A third approach is the 'abundance' agenda, promoted recently by Ezra Klein and The Atlantic 's Derek Thompson, which proposes a progressive political program based on lower-regulation, pro-growth policies as a spark for renewed economic growth—though critics on the left accuse this approach of failing to confront corporate power.
To develop an alternative to the regressive modernization underpinning Trump's reelection, the left must come up with a governing economic idea that can compete. Technocratic fixes of the old system look very unlikely to inspire a broad-enough coalition to defeat the potent, if unstable, electoral alliance that reelected Trump. The most promising avenue—one that could address the needs of millions of Americans who feel shut out of growth and prosperity and alienated from America's governing elite—might be a fusion of AOC/Bernie populism with a more political, less technocratic version of abundance.
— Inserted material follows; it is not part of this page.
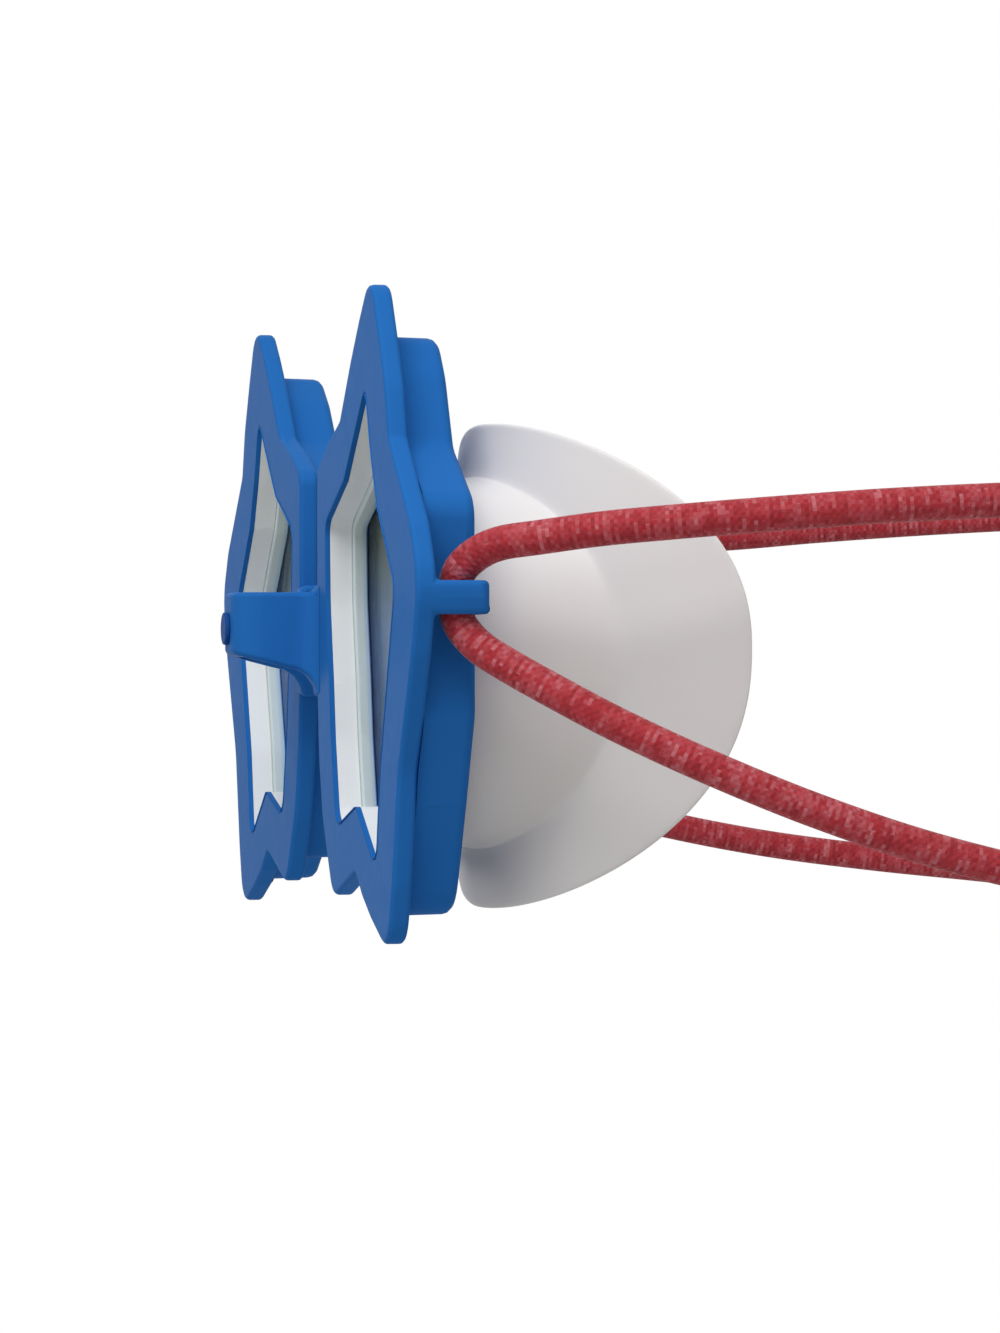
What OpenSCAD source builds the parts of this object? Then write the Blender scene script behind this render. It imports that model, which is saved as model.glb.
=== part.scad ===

Regardless of whether such a project can materialize, we have to accept that a transformation is under way. A new economic order is forming—which means that it is not yet fixed and can still be shaped. But time is running out. As jumbled as the regressive modernization is, it could win the day if we do not come up with a different governing idea of what the economy is and whom it is for. And we need enough people in our democracy to agree that this new purpose is the right one. The ideas are there to be found. They just need politicians with the courage to try them.